Transition funding for the new system in Wales was £5.2m in year one, £3.8m in year two and £2.8m in year three, a total of £11.8m. Allow for Wales’s much smaller population on the same basis as the Barnett formula and that is the equivalent of £200m for England, or more than three times what the government is now proposing.

But back with the celebration, the hope is that the bill will pay for itself by preventing homelessness earlier for more people.

As Bob Blackman put it in the debate:

‘Because local authorities are not yet implementing their prevention duties early enough, families and other people in crisis end up in temporary accommodation at the last minute, which is very expensive. If we can reduce that expenditure just marginally – 5% is not a huge amount – it would pay for the cost of the Bill. If councils across the country can achieve their prevention duty, that would prevent anyone from becoming homeless at all, and the cost reduction to local authorities would be enormous.’

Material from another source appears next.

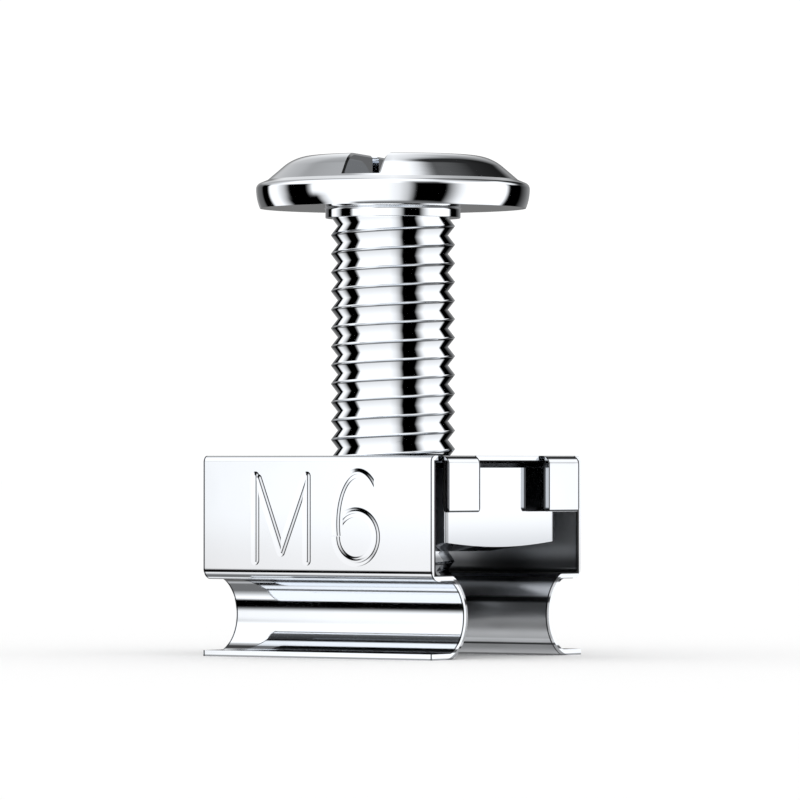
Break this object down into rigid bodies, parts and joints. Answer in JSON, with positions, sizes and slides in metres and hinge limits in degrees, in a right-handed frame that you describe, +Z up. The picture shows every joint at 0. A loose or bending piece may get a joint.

That same argument applies in reverse, of course, to all the other policies that have increased homelessness since 2010.

Tory and Labour MPs backing the bill told of dire cases from their constituencies:

  • A 72-year-old man stuck in a bedsit in Enfield with his wife with a bed propped up on blocks of wood and cold air coming through the windows who felt “I’ve been sent to a hellhole”
  • A young mother with two kids made homeless from the private sector in Westminster sharing a room two hours away from the sick parents she cares for
  • The young man kicked out of home in Westminster and forced to sleep in a friend’s car but robbed at knife-point of everything he owned, even his only shoes
  • Families in Peterborough made homeless so their landlord could make more money from accommodating homeless people.

It’s unrealistic to expect homelessness prevention to fix all of the problems thrown up by the rest of the housing system. But any difference the bill can make in cases like those will still be cause for celebration.